Along the way, there’s the Cécile subplot. The scene of Cécile’s sexual initiation is here less physically coercive and more manipulative than in the book or the Hampton play, but it still manages to be repulsively sleazy as the play’s Valmont cajoles Cécile into showing him her breasts (they’re both sitting with their backs to the audience), drools over how pretty they are, and then puts her hand on his crotch and inquires, “Can you feel my snake rearing up?” Errr … okay.
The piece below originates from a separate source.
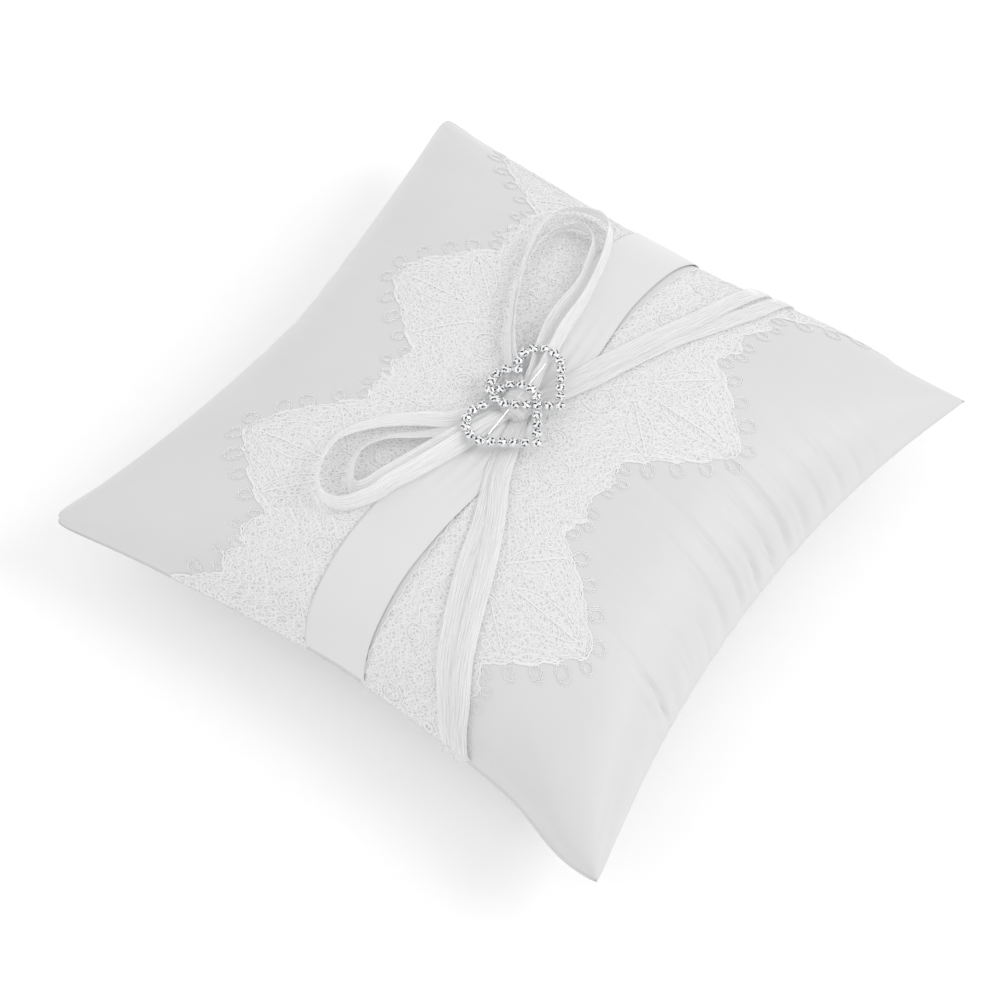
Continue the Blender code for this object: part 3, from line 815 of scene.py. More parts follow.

There’s more crude humor of this sort in this adaptation: after surprising Cécile in a tête-a-tête with Danceny, Merteuil asks if Danceny has “shown her his nasty part” (Cécile: “The chevalier Danceny has a nasty part?”) and assures her that all is well as long as he didn’t put his “nasty part” in her “pleasure cave.” She also jokes about Gercourt, Cécile’s intended against whom she has a grudge, having a “snake” of unsatisfactory size. I feel dumber just typing this out.

At the end, Cécile has her miscarriage at Rosemonde’s château; Tourvel also dies there in Rosemonde’s care, but not before learning that Valmont did have a heart and it was hers, because she receives from him a “by the time you read this, I’ll be dead” letter explaining that he has lost everything when he lost her and he’s about to get himself killed, on purpose, in a duel. Tourvel dies. Merteuil learns of Valmont’s death and her disgrace from Danceny. Alone and despairing, she suddenly sees candles light up at the front of the stage where Valmont’s dead body, laid out on a bier, emerges from the darkness. A terrified Merteuil claws helplessly at the air. Suddenly, we’ve segued into the horror genre. Curtain call. Nice costumes?

Maybe I’m not getting something. Why this adaptation? Why is it so popular? Have the critics who praise it actually read Les Liaisons Dangereuses? Should I revise my opinion of French culture writers downward? And when are we going to get an actual good adaptation of Liaisons?